Participants are expected to include Netflix, Etsy, Vimeo, Twitter, Reddit and Amazon. Google and Facebook have recently said they plan to participate as well. Organizers include advocacy groups Fight for the Future, Demand Progress and Free Press — some of the same activists who organized online campaigns to push the Obama-era FCC toward strict net neutrality regulations and, years earlier, the epic blackout to boycott anti-piracy bills known as SOPA and PIPA.
The FCC is currently accepting public comment on its proposal to loosen the rules for Internet providers, which is titled " Restoring Internet Freedom." Pai's review of the rules asks wide-spanning questions, proposing a looser regulatory scheme for Internet service providers as well as seeking comment on whether net neutrality principles should be adopted to begin with.
One key element at stake is the idea of paid prioritization, which would give Internet providers the ability to strike deals with content companies to give some apps and websites — or their own services — special treatment.
This is particularly a sensitive matter to Vimeo, a video service smaller than Google's YouTube or other companies that offer video like Netflix, Amazon and now Facebook. Vimeo's general counsel Michael Cheah says paid prioritization would "cable-ize the Internet" and hurt independent and small creators.
"Any time you have a situation where there's an additional barrier to entry, an additional cost you pay someone or toll you have to get on the road," he says, "it's going to favor a type of content that already has a footing in the market."
Critics of net neutrality rules have argued that some such paid-prioritization deals might, in fact, serve the users best — and that the FCC's approach shouldn't be definitive and prescriptive.
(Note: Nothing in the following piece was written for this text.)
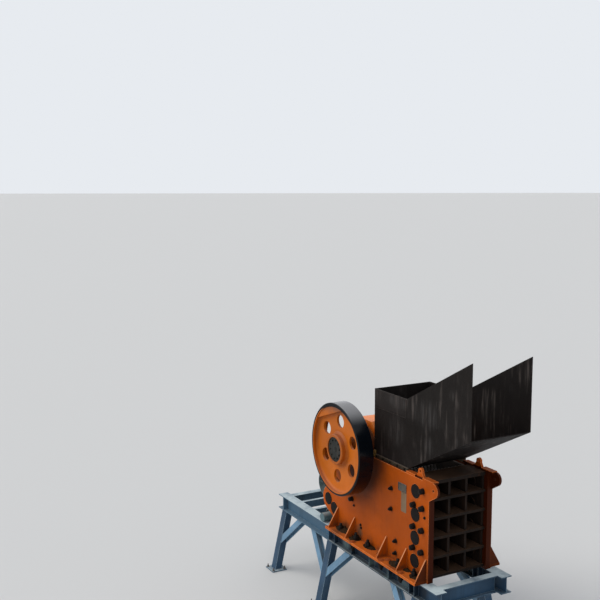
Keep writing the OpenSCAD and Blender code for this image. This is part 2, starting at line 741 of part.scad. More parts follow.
module wheel(grooves) {
    difference() {
        turned(-shaft_x, shaft_h) wheel_profile(grooves);
        for (i = [0 : 5]) let (a = web_hole_turn + 60 * i)
            across(-shaft_x + web_hole_r * cos(a), shaft_h + web_hole_r * sin(a), web_hole_d / 2, -hub_face,
                hub_face - half_w);
    }
    intersection() {
        across(-shaft_x, shaft_h, rim_in_r + 10, -rim_face + 20, rim_face - 20 - web_face + 30);
        translate([-shaft_x, 0, shaft_h]) rotate([0, -chord_turn, 0])
            translate([chord_r, -rim_face, -wheel_r]) cube([wheel_r, rim_w, wheel_d]);
    }
}
module flywheel() { color("darkorange") placed() wheel(false); }
module drive_sheave() { color("dimgray") placed() on_side(far) wheel(true); }
module clamp_ring(side) {
    color("darkslategray") placed() on_side(side)
        across(-shaft_x, shaft_h, cap_d / 2, -hub_face + ring_sink, ring_t);
}

// Feed chute
module chute_outline() {
    rise = (chute_reach + chute_fold_x) * tan(chute_slope);
    rim_rise = (chute_reach + rim_fold_x) * tan(chute_slope);
    polygon([[-chute_rear_x, bearer_top], [-chute_fold_x, bearer_top], [chute_reach, bearer_top + rise],
        [chute_reach, chute_top + rim_rise], [-rim_fold_x, chute_top], [-chute_rear_x, chute_top]]);
}
module chute_wall(side) {
    color("saddlebrown") placed() on_side(side) slab(-wall_y, chute_t) chute_outline();
}
module chute_wall_rear() {
    color("saddlebrown") placed() translate([-chute_rear_x, -chute_inner_w / 2, chute_rear_z])
        cube([chute_t, chute_inner_w, chute_top - chute_rear_z]);
}
module chute_floor() {
    len = (chute_reach + chute_fold_x) / cos(chute_slope) - floor_end_gap;
    color("saddlebrown") placed() translate([-chute_fold_x, -chute_inner_w / 2, bearer_top])
        rotate([0, -chute_slope, 0]) cube([len, chute_inner_w, chute_t]);
}
module chute_bearers() {
    color("olivedrab") placed() for (s = [near, far]) on_side(s)
        translate([-chute_rear_x, -wall_y - bearer_out, plate_h]) {
            cube([chute_rear_x - chute_fold_x, bearer_w, bearer_h]);
            cube([bearer_tab, bearer_out - seat, bearer_h + bearer_tab]);
        }
}

// Stand
module main_beam(side) {
    color("steelblue") placed() on_side(side) translate([0, -beam_y, -beam_h / 2]) difference() {
        union() {
            translate([-beam_rear_x, 0, 0]) rotate([90, 0, 90])
                h_post(beam_h, beam_b, beam_tf, beam_tw, beam_rear_x + beam_reach);
            for (x = concat(stiffener_x, leg_x))
                translate([-x - stiffener_t / 2, stiffener_inset - beam_b / 2, -beam_h / 2 + beam_tf - eps])
                cube([stiffener_t, beam_b - 2 * stiffener_inset, beam_h - 2 * beam_tf + 2 * eps]);
        }
        for (x = foot_bolt_x) translate([-x, beam_y - foot_bolt_y, beam_h / 2 - beam_tf - eps])
            cylinder(d = foot_hole_d, h = beam_tf + 2 * eps);
    }
}
module cross_beams() {
    color("steelblue") placed() for (x = cross_x)
        translate([-x, -cross_len / 2, -beam_h / 2]) rotate([-90, 0, 0])
        h_post(beam_h, cross_b, beam_tf, beam_tw, cross_len);
}
// Legs and knee braces lie in one plane that leans out from under the beam
module leaning() { translate([0, -beam_y, -beam_h]) rotate([-splay, 0, 0]) children(); }
module between_ground_and_beam() {
    intersection() {
        children();
        translate([-beyond, -beyond, -stand_h + base_t - eps])
            cube([2 * beyond, 2 * beyond, stand_h - base_t - beam_h + eps - seat]);
    }
}
module leg(side, x) {
    foot_y = -beam_y - (stand_h - beam_h) * tan(splay);
    color("steelblue") placed() on_side(side) {
        between_ground_and_beam() leaning() translate([-x, 0, -stand_h])
            linear_extrude(1.2 * stand_h) difference() {
                square([leg_b, leg_d], center = true);
                square([leg_b - 2 * leg_t, leg_d - 2 * leg_t], center = true);
            }
        translate([-x, foot_y, -stand_h]) difference() {
            translate([-base_w / 2, -base_w / 2, 0]) cube([base_w, base_w, base_t]);
            for (i = [-1, 1]) for (j = [-1, 1]) translate([i * anchor_pitch / 2, j * anchor_pitch / 2, -eps])
                cylinder(d = anchor_d, h = base_t + 2 * eps);
        }
    }
}
// A brace from the beam down to the face of the leg at x, on the side that dir points to
module knee_brace(x, dir) {
    reach = (brace_run + brace_b) * sqrt(2);
    between_ground_and_beam() intersection() {
        leaning() translate([-x + dir * (leg_b / 2 + seat), -leg_b, -2 * brace_run])
            translate([dir > 0 ? 0 : -2 * brace_run, 0, 0]) cube([2 * brace_run, 2 * leg_b, 3 * brace_run]);
        leaning() translate([-x + dir * (leg_b / 2 + brace_run), 0, 0]) rotate([0, dir * 45, 0])
            translate([0, 0, -reach]) h_post(brace_b, brace_b, brace_tf, brace_tw, reach + brace_b);
    }
}
module knee_braces(side) {
    color("steelblue") placed() on_side(side) {
        knee_brace(leg_x[0], 1);
        knee_brace(leg_x[1], -1);
        knee_brace(leg_x[1], 1);
        knee_brace(leg_x[2], -1);
    }
}
module foot_stops() {
    color("cadetblue") placed() for (s = [near, far]) on_side(s)
        across(-stop_x, stop_d / 2 + seat, stop_d / 2, -beam_y - stop_len / 2, stop_len);
}

// Drive
module motor_rails() {
    color("steelblue") placed() for (s = [-1, 1])
        translate([-motor_x + s * motor_foot_pitch / 2 - motor_rail_w / 2, 0, 0]) {
            translate([0, -cross_len / 2, -motor_rail_d]) cube([motor_rail_w, cross_len, motor_rail_d]);
            translate([0, motor_body_y - motor_rail_over, 0])
                cube([motor_rail_w, motor_body_len + 2 * motor_rail_over, rail_h - seat]);
        }
}
module drive_motor() {
    end_y = motor_body_y + motor_body_len;
    color("teal") placed() translate([-motor_x, 0, motor_z]) union() {
        translate([0, end_y, 0]) rotate([90, 0, 0]) linear_extrude(motor_body_len)
            polygon([for (i = [0 : fin_n - 1]) for (k = [0 : 3])
                let (a = 360 * (i + [0, 0.35, 0.5, 0.85][k]) / fin_n,
                    r = motor_d / 2 - (k < 2 ? 0 : fin_depth))
                [r * cos(a), r * sin(a)]]);
        across(0, 0, cowl_r, motor_body_y - cowl_len, cowl_len + eps);
        across(0, 0, motor_nose_r, end_y - eps, motor_nose);
        across(0, 0, motor_shaft_d / 2, end_y, belt_y + pulley_w / 2 - end_y - 20);
        for (s = [-1, 1]) translate([s * motor_foot_pitch / 2 - motor_foot_w / 2, 0, -motor_h]) {
            translate([0, motor_body_y + motor_foot_inset, 0])
                cube([motor_foot_w, motor_body_len - 2 * motor_foot_inset, motor_foot_t]);
            for (y = [motor_body_y + 1.5 * motor_foot_inset,
                end_y - 1.5 * motor_foot_inset - motor_bracket[1]])
                translate([0, y, eps]) cube(motor_bracket);
        }
        translate([-terminal_box[0] / 2, motor_body_y + (motor_body_len - terminal_box[1]) / 2,
            motor_d / 2 - 60])
            cube(terminal_box);
    }
}
module motor_pulley() {
    r = pulley_d / 2;
    bore = motor_shaft_d / 2 + wheel_bore_gap;
    y0 = belt_y - pulley_w / 2;
    y1 = belt_y + pulley_w / 2;
    half = belt_w / 2 + groove_flare;
    color("dimgray") placed() on_side(far) turned(-motor_x, motor_z) polygon(concat(
        [[bore, y0], [r, y0]],
        [for (i = [0 : belt_n - 1]) let (y = belt_y + (i - (belt_n - 1) / 2) * belt_pitch)
            each [[r, y - half - 1], [r - belt_t, y - half + 1],
                [r - belt_t, y + half - 1], [r, y + half + 1]]],
        [[r, y1], [bore, y1]]
    ));
}
module v_belts() {
    sheave = [-shaft_x, shaft_h];
    pulley = [-motor_x, motor_z];
    r1 = sheave_belt_r;
    r2 = pulley_belt_r + seat;
    color("black") placed() for (i = [0 : belt_n - 1])
        slab(belt_y + (i - (belt_n - 1) / 2) * belt_pitch - belt_w / 2, belt_w) difference() {
            polygon(belt_line(sheave, r1 + belt_t, 24, pulley, r2 + belt_t, 10));
            polygon(belt_line(sheave, r1, 24, pulley, r2, 10));
        }
}

side_plate(near);  // side_plate_near
side_plate(far);  // side_plate_far
front_frame();
rear_frame();
fixed_jaw_die();
moving_jaw_die();
cheek_plates(near);  // cheek_plates_near
cheek_plates(far);  // cheek_plates_far
pitman();
pitman_cover();
toggle_plate();
toggle_seat();
adjusting_wedges();
tension_rods();
tension_springs();
bearing_housing(near);  // bearing_housing_near
bearing_housing(far);  // bearing_housing_far
eccentric_shaft();
flywheel();
drive_sheave();
clamp_ring(near);  // clamp_ring_near
clamp_ring(far);  // clamp_ring_far
chute_wall(near);  // chute_wall_near
chute_wall(far);  // chute_wall_far
chute_wall_rear();
chute_floor();
chute_bearers();
main_beam(near);  // main_beam_near
main_beam(far);  // main_beam_far
cross_beams();
leg(near, leg_x[0]);  // leg_near_rear
leg(near, leg_x[1]);  // leg_near_middle
leg(near, leg_x[2]);  // leg_near_front
leg(far, leg_x[0]);  // leg_far_rear
leg(far, leg_x[1]);  // leg_far_middle
leg(far, leg_x[2]);  // leg_far_front
knee_braces(near);  // knee_braces_near
knee_braces(far);  // knee_braces_far
foot_stops();
motor_rails();
drive_motor();
motor_pulley();
v_belts();
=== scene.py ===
"""Jaw crusher on its stand: paint, wear, bolts, weld seams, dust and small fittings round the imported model.

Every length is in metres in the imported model's frame: +X to the feed end, +Y to the belt drive, +Z up.
"""

import math

import bmesh
import bpy
import numpy as np
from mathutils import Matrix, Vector


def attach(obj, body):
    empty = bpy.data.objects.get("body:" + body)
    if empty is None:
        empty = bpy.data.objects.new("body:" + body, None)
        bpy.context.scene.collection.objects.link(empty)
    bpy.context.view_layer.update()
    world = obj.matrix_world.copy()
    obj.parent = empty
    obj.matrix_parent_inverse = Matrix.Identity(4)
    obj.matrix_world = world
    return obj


bl_info = {
    "name": "Jaw crusher",
    "version": (1, 0, 0),
    "blender": (4, 5, 0),
    "location": "View3D > Sidebar > Crusher",
    "description": "Dresses a jaw crusher and its stand with paint, fasteners, weld seams and dust",
    "category": "Add Mesh",
}

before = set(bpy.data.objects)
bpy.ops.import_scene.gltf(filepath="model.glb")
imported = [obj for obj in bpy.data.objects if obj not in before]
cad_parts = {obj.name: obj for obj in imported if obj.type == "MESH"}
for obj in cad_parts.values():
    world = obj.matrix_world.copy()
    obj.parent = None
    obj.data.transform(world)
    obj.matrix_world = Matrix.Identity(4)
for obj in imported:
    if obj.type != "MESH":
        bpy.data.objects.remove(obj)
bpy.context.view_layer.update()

SIDES = ((-1, "near"), (1, "far"))
UP, DOWN = (0, 0, 1), (0, 0, -1)

# The crusher's feet begin at FOOT_X and stand at FOOT_Z. Places on the side plates are pairs (x, z), counted
# from there to the rear and up, and so are those on the chute, the beams and the motor
FOOT_X, FOOT_Z, FOOT_LEN = 2.86, 2.15, 4.05
HALF_W, PLATE_T, PLATE_H = 0.92, 0.15, 2.37
CAP_X, CAP_LEN = 0.69, 0.34
FLANGE_W, FLANGE_T = 0.325, 0.06
GUSSET_X = (0.016, 0.78, 1.62, 3.08, 3.92)
GUSSET_T, GUSSET_H, GUSSET_REACH = 0.032, 0.56, 0.295

# Bolts: those of the foot flange, the hole at PLUG_X with a painted head over it, nuts hung under the flange,
# and those of the front and rear frames through the side plates, with the frames' spigots
FOOT_BOLT_X, FOOT_BOLT_Y, PLUG_X = (0.33, 0.98, 2.30, 2.85, 3.60), 1.03, 1.40
HUNG_NUT_X, HUNG_NUT_Y, HUNG_NUT, PAINTED_HEAD = (0.65, 1.47, 2.77), 1.18, 0.125, 0.09
SPIGOTS = [(0.46, 0.37 + 0.557 * i) for i in range(4)] + [(4.43, 0.65), (4.12, 0.474)]
COLUMN_BOLTS = [
    (0.51, 1.71), (0.51, 1.19), (0.51, 0.68), (0.18, 2.12), (0.18, 1.71), (0.18, 1.19), (0.18, 0.67),
]
CONE_BOLTS = [(1.44, 1.82), (1.44, 1.31), (1.235, 0.575), (1.235, 0.275)]
REAR_BOLTS = [(3.22, 1.008)]
SMALL_BOLTS = [(2.78, 0.38), (2.80, 0.45), (3.13, 0.859), (0.10, 1.516)]
FRAME_BOLTS = COLUMN_BOLTS + CONE_BOLTS + REAR_BOLTS

# The bare plate's middle (x, z) and height, and the strip's place, width and height
BARE_AT, BARE_H = (0.989, 1.97), 0.20
STRIP_AT, STRIP_W, STRIP_H = 0.925, 0.21, 0.485

# Wheels, bearing housings and hub screws on the shaft, whose middle is at SHAFT (x, z)
SHAFT = (-0.047, 4.65)
RIM_FACE, HUB_FACE = 1.645, 1.66
RIM_IN_R, WHEEL_R, BLACK_R = 1.085, 1.165, 1.112
HOUSING_T, HOUSING_NUT_R, COVER_T, COVER_SCREW_R = 0.06, 0.435, 0.25, 0.275
NIPPLE_AT = (0.1, 0.13, 0.348)
HUB_SCREW_R, HUB_SCREW, HUB_SUNK = 0.235, 0.036, 0.02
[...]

Comcast, Verizon and other large providers have said they do support the net neutrality principles of no blocking and no throttling, but oppose the regulatory structure imposed by the 2015 rules. It reclassified the Internet as a more heavily regulated "telecommunications service" rather than an "information service" under the Title II of the Communications Act.
AT&T and telecom trade groups have since lost a court challenge to the Title II approach, but they are expected to seek a Supreme Court review of the matter. Pai wants to undo the Title II reclassification, which the industry argues has burdened them. Net neutrality advocates say without the Title II structure, the FCC can't really enforce net neutrality.
In 2014, the FCC was flooded with some 4 million comments in response to a proposal to allow paid prioritization. John Oliver's late-night comedy episode on net neutrality also targeted the FCC. But this time around, Pai and his fellow Republican commissioner at the FCC have called for comments to present a cost-benefit analysis or be otherwise "evidence-based."
In a May 2017 meeting, as we reported, Commissioner Mike O'Rielly said:
"Thankfully, our rulemaking proceeding is not decided like a Dancing With The Stars contest, since counts of comments submitted have only so much value," O'Rielly said, adding: "Instead of operating an economics-free zone where the benefits of the rules are assumed to outweigh any cost, commenters will need to provide evidence to support their arguments that the rules are or are not needed."
Vimeo's Cheah says this approach is unfair given the broad scope of the proposal itself. "The idea that you don't have the right to file a comment if you don't know the 'magic words' " like Title II, he says, "frankly, it's insulting."
As the net neutrality policy debate stretches into its second decade, lawmakers in Congress have also spoken about settling it with a new law.
Some of the participants in Wednesday's "Day of Action" say the protest aims to pressure lawmakers to stand up in support of the current rules, possibly more so than trying to sway the FCC.
Free-market groups and other critics of the current regulations are also looking to Congress as a place to settle the net neutrality debate.
"Enthusiasm for Title II regulations for the internet is misplaced," wrote a PR firm representing the Internet-provider trade group Broadband for America. "Activists should work together with others who favor net neutrality to get bipartisan legislation through Congress that all sides can agree upon."